I think it’s time to seriously consider removing CGI.pm from the core distribution. It is no longer what I’d point anyone at for writing any sort of web code. It is in the core, as far as I know, because once it was the state of the art, and a major reason for many people to use the language. I don’t think either is true now.

It was marked deprecated with 5.20 and removed from Core with 5.22. This is not catastrophic; it is still available in CPAN, so you would have to install it, or have your administrator install it, depending on your circumstances.

So, why did CGI drop from “state of the art” to discouraged by its own maintainers?

There are two big issues with CGI: speed and complexity. Every HTTP request triggers the forking of a new process on the web server, which is costly for server resources. A more efficient and faster way is to use a multi-process daemon which does its forking on startup and maintains a pool of processes to handle requests.

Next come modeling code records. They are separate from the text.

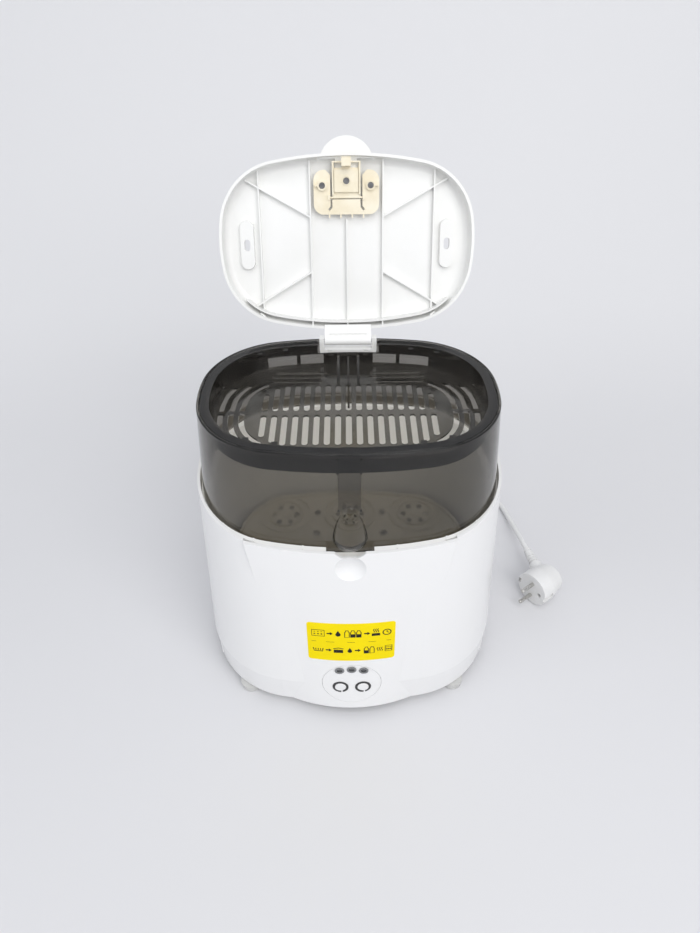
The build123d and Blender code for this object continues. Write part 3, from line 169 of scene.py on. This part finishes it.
class Mat:
    """A Principled material with its own small node helpers; colours are linear."""

    def __init__(self, name, color, rough, metallic=0.0, **sockets):
        self.m = bpy.data.materials.new(name)
        self.m.use_nodes = True
        self.t = self.m.node_tree
        self.p = self.t.nodes["Principled BSDF"]
        self.p.inputs["Base Color"].default_value = (*color, 1)
        self.p.inputs["Roughness"].default_value = rough
        self.p.inputs["Metallic"].default_value = metallic
        for k, v in sockets.items():
            self.p.inputs[k.replace("_", " ")].default_value = v
        self.color = color
        self.height = None

    def node(self, kind, **values):
        n = self.t.nodes.new(kind)
        for k, v in values.items():
            if k in n.inputs:
                n.inputs[k].default_value = v
            else:
                setattr(n, k, v)
        return n

    def link(self, a, b):
        self.t.links.new(a, b)

    def coords(self, scale=(1, 1, 1)):
        tc = self.node("ShaderNodeTexCoord")
        mp = self.node("ShaderNodeMapping")
        mp.inputs["Scale"].default_value = scale
        self.link(tc.outputs["Object"], mp.inputs["Vector"])
        return mp.outputs["Vector"]

    def noise(self, scale, detail=3.0, rough=0.55, stretch=(1, 1, 1)):
        n = self.node("ShaderNodeTexNoise")
        n.inputs["Scale"].default_value = scale
        n.inputs["Detail"].default_value = detail
        n.inputs["Roughness"].default_value = rough
        self.link(self.coords(stretch), n.inputs["Vector"])
        return n.outputs["Fac"]

    def ramp(self, fac, stops):
        r = self.node("ShaderNodeValToRGB")
        els = r.color_ramp.elements
        while len(els) < len(stops):
            els.new(0.5)
        for e, (pos, col) in zip(els, stops):
            e.position = pos
            e.color = (*col, 1) if len(col) == 3 else col
        self.link(fac, r.inputs["Fac"])
        return r.outputs["Color"]

    def vary(self, scale, dark, light=None, detail=4.0, lo=0.35, hi=0.65):
        """Slow colour variation between two tints."""
        col = self.ramp(self.noise(scale, detail), [(lo, dark), (hi, light or self.color)])
        self.link(col, self.p.inputs["Base Color"])
        return self

    def smudge(self, scale, lo, hi, detail=5.0, a=0.35, b=0.7):
        """Roughness between two values, patchy as on handled plastic."""
        r = self.node("ShaderNodeMapRange")
        r.inputs["From Min"].default_value, r.inputs["From Max"].default_value = a, b
        r.inputs["To Min"].default_value, r.inputs["To Max"].default_value = lo, hi
        self.link(self.noise(scale, detail, 0.6), r.inputs["Value"])
        self.link(r.outputs["Result"], self.p.inputs["Roughness"])
        return self

    def bump(self, scale, strength, distance=0.0002, detail=2.0, stretch=(1, 1, 1)):
        b = self.node("ShaderNodeBump")
        b.inputs["Strength"].default_value = strength
        b.inputs["Distance"].default_value = distance
        self.link(self.noise(scale, detail, 0.5, stretch), b.inputs["Height"])
        if self.height is not None:
            self.link(self.height, b.inputs["Normal"])
        self.height = b.outputs["Normal"]
        self.link(self.height, self.p.inputs["Normal"])
        return self

    def see_through(self, tint):
        """Lets lamps through the glass, tinted, so that what is inside is lit."""
        out = next(n for n in self.t.nodes if n.type == "OUTPUT_MATERIAL")
        path = self.node("ShaderNodeLightPath")
        clear = self.node("ShaderNodeBsdfTransparent")
        clear.inputs["Color"].default_value = (*tint, 1)
        mix = self.node("ShaderNodeMixShader")
        self.link(path.outputs["Is Shadow Ray"], mix.inputs[0])
        self.link(self.p.outputs[0], mix.inputs[1])
        self.link(clear.outputs[0], mix.inputs[2])
        self.link(mix.outputs[0], out.inputs["Surface"])
        return self


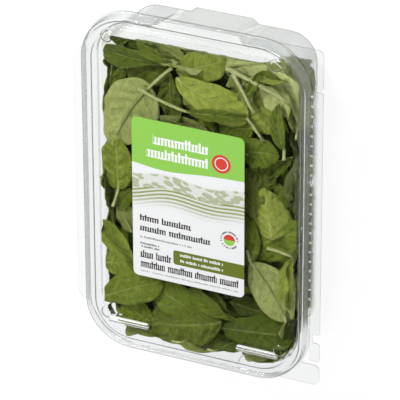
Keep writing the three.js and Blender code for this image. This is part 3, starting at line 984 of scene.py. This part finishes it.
def leaf_material():
    """Satin leaf: veins, a fine net and puckers drawn from each point's place on its own blade, with painted
    shade in the hollows between side veins and in the puckers' dips.
    """
    material, nodes, links, shader = new_material("spinach leaf")
    kit = NodeKit(material.node_tree)
    shader.inputs["Specular IOR Level"].default_value = 0.4
    shader.inputs["Coat Weight"].default_value = 0.25
    shader.inputs["Coat Roughness"].default_value = 0.2
    layers = []
    for layer in ("leaf_place", "leaf_look"):
        attribute = nodes.new("ShaderNodeAttribute")
        attribute.attribute_name = layer
        layers.append(kit.split(attribute.outputs["Vector"]))
    place, look = layers
    along = place["X"]
    across = kit.math("ABSOLUTE", place["Y"])
    under = kit.math("COMPARE", place["Z"], 1.0, 0.3)
    is_stalk = kit.math("GREATER_THAN", place["Z"], 1.5)
    tone = look["X"]
    pale = look["Y"]
    crinkle = look["Z"]
    blotch = kit.noise(40)
    pucker = kit.noise(210)
    waver = kit.times(kit.minus(kit.noise(120, 1), 0.5), 0.7)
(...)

CGI isn’t good at managing the complexity of larger web applications: it has no MVC architecture to help developers separate concerns. This tends to lead to hard-to-maintain programs.

The rise of web frameworks such as Ruby on Rails, and the application servers they run on, have done much to solve both problems. There are many web frameworks written in Perl; among the most popular are CatalystDancer, and Mojolicious.

CGI also contains a security vulnerability which must be coded around to avoid parameter injection.